Attitude control of a nanosatellite system using reinforcement learning and neural networks

This paper describes a robust and efficient attitude determination and control system on-board a nanosatellite that makes use of the concepts of neural networks and reinforcement learning to develop an attitude control algorithm which can provide the required torque for stabilization of the satellite body along all three axes. The control system under consideration takes data from six sun sensors (one on each of the panels of the satellite body), a magnetometer and a gyroscope, placed inside the satellite, as input. It also requires the input from an on-board GPS module, which is run once per orbit (ideally) due to constraints of electric power in a nanosatellite system. The system consists of multiple stages, the first of which is running the orbit propagator.

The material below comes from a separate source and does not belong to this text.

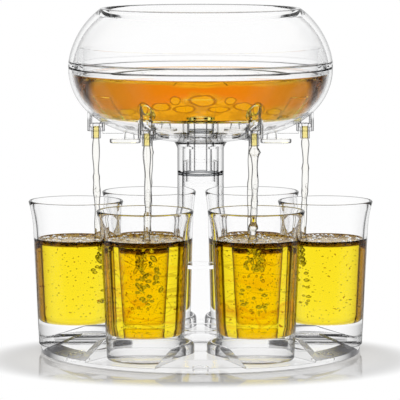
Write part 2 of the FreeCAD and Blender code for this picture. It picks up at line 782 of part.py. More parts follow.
def make_nozzle(place):
    """A tube that leads from the inner bowl through the air gap to its spout."""
    body = new_body("nozzle_" + str(place + 1))
    spout_radius = s.nozzle_bore + s.nozzle_wall
    plug_radius = s.socket_radius - s.socket_wall - s.snug
    nozzle_tip = bowl_seat - s.tip_drop
    plug_bottom = bowl_seat - s.plug_drop
    plug_top = plug_bottom + s.bowl_wall
    inlet_top = bowl_seat + s.inlet_rise
    raise_pad(body, "spout", nozzle_tip, plug_bottom,
              lambda sketch: draw_circle(sketch, nozzle_ring, spout_radius))
    raise_pad(body, "plug", plug_bottom, plug_top,
              lambda sketch: draw_circle(sketch, nozzle_ring, plug_radius))
    raise_pad(body, "inlet", plug_top, inlet_top,
              lambda sketch: draw_circle(sketch, nozzle_ring, s.inlet_radius))
    turn(body, "bowl_trim", inner_bowl_cavity(top_height), cut=True)
    sink_pocket(body, "funnel", inlet_top, plug_top,
                lambda sketch: draw_circle(sketch, nozzle_ring,
                                           s.inlet_radius - s.inlet_wall))
    sink_pocket(body, "bore", inlet_top, nozzle_tip,
                lambda sketch: draw_circle(sketch, nozzle_ring, s.nozzle_bore))
    place_on_ring(body, 0.0, place)
    return body


# ---------------------------------------------------------------------------------------
# Valve
# ---------------------------------------------------------------------------------------

def make_valve_rotor():
    """Hub, arms and shutters. Each shutter follows the slope of the bowl's side."""
    body = new_body("valve_rotor")
    arm_end = inner_floor_radius - s.shutter_thickness
    shutter_top = inner_floor + s.shutter_height
    shutter_top_radius = nozzle_ring + s.inlet_radius - s.slip
    turn(body, "hub", [
        (0, hub_bottom),
        (s.hub_radius, hub_bottom),
        (s.hub_radius, hub_bottom + s.hub_edge, s.hub_rounding),
        (s.knob_seat, hub_top),
        (0, hub_top),
    ])
    arm = raise_pad(body, "arm", hub_bottom, hub_bottom + s.arm_thickness,
                    lambda sketch: draw_outline(sketch, [
                        (s.knob_seat, -s.arm_width / 2),
                        (arm_end, -s.arm_width / 2),
                        (arm_end, s.arm_width / 2),
                        (s.knob_seat, s.arm_width / 2),
                    ]))
    shutter = turn(body, "shutter", [
        (inner_floor_radius - s.slip - s.shutter_foot, hub_bottom),
        (inner_floor_radius - s.slip, hub_bottom, s.inner_rounding),
        (shutter_top_radius, shutter_top),
        (shutter_top_radius - s.shutter_thickness, shutter_top, -s.inner_rounding),
    ], angle=s.shutter_angle)
    ring_of(body, "arms_and_shutters", [arm, shutter])
    turn(body, "stud_hole", [
        (0, hub_bottom - s.slip),
        (s.stud_radius + s.snug, hub_bottom - s.slip),
        (s.stud_radius + s.snug, hub_top + s.slip),
        (0, hub_top + s.slip),
    ], cut=True)
    place_on_ring(body, 0.0, 0.5)
    return body


def make_valve_knob():
    """The knob that is pushed onto the spindle's stud, over the hub."""
    body = new_body("valve_knob")
    knob_top = hub_top + s.knob_height
    turn(body, "knob_form", [
        (0, hub_top),
        (s.knob_seat, hub_top),
        (s.knob_seat, hub_top + s.knob_foot, -s.knob_waist),
        (s.knob_radius, knob_top),
        (0, knob_top),
    ])
    round_edges(body, "knob_rounding", s.knob_rounding, level_at(knob_top))
    turn(body, "stud_hole", [
        (0, hub_top - s.slip),
        (s.stud_radius + s.snug, hub_top - s.slip),
        (s.stud_radius + s.snug, stud_top + s.slip),
        (0, stud_top + s.slip),
    ], cut=True)
    return body


def make_valve_spindle():
    """The hollow spindle in the stem, with grooves for its seal and its clip."""
    body = new_body("valve_spindle")
    spindle_bottom = shoulder_bottom + s.spindle_step
    tail_bottom = clip_groove_bottom - s.tail_reach
    cap_bottom = hub_bottom - s.spindle_cap
    turn(body, "spindle_form", [
        (s.spindle_hollow, tail_bottom),
        (s.tail_radius, tail_bottom),
        (s.tail_radius, clip_groove_bottom),
        (s.tail_radius - s.clip_depth, clip_groove_bottom),
        (s.tail_radius - s.clip_depth, clip_groove_top),
        (s.tail_radius, clip_groove_top),
        (s.tail_radius, spindle_bottom),
        (spindle_radius, spindle_bottom),
        (spindle_radius, groove_bottom),
        (spindle_radius - s.groove_depth, groove_bottom),
        (spindle_radius - s.groove_depth, groove_top),
        (spindle_radius, groove_top),
        (spindle_radius, hub_bottom),
        (s.stud_radius, hub_bottom),
        (s.stud_radius, stud_top),
        (0, stud_top),
        (0, cap_bottom),
        (s.spindle_hollow, cap_bottom),
    ])
    return body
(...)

This will make use of the latest position and velocity vectors obtained from the GPS module for estimating the current position of the satellite, since the GPS module cannot be run on each iteration of the algorithm. The proposed system makes use of a neural network to perform the task of the orbit propagator, by forming a non-linear function for position estimation. Next, using the position vector of the satellite, the ideal orientation of the satellite is estimated in terms of the ideal magnetic field vector (using the IGRF model) and the ideal sun vector (in the orbit frame). These are then fed into the controller along with the measured magnetic field vector and the sun vector (in the body frame) to get the required torque. The controller mainly consists of two neural networks to give the torques which will help in the stabilization of the satellite. The neural networks in the controller are trained using reinforcement learning and temporal difference learning, using a modification of the actor - critic algorithm in reinforcement learning. The controller will be trained before the launch of the satellite using Software in the Loop (SIL) simulations of the desired orbit of the satellite to tune the parameters of the neural networks. Further, once the satellite is in orbit, the controller will be tuned after fixed intervals of time to adjust to any changes in the environment in the orbit.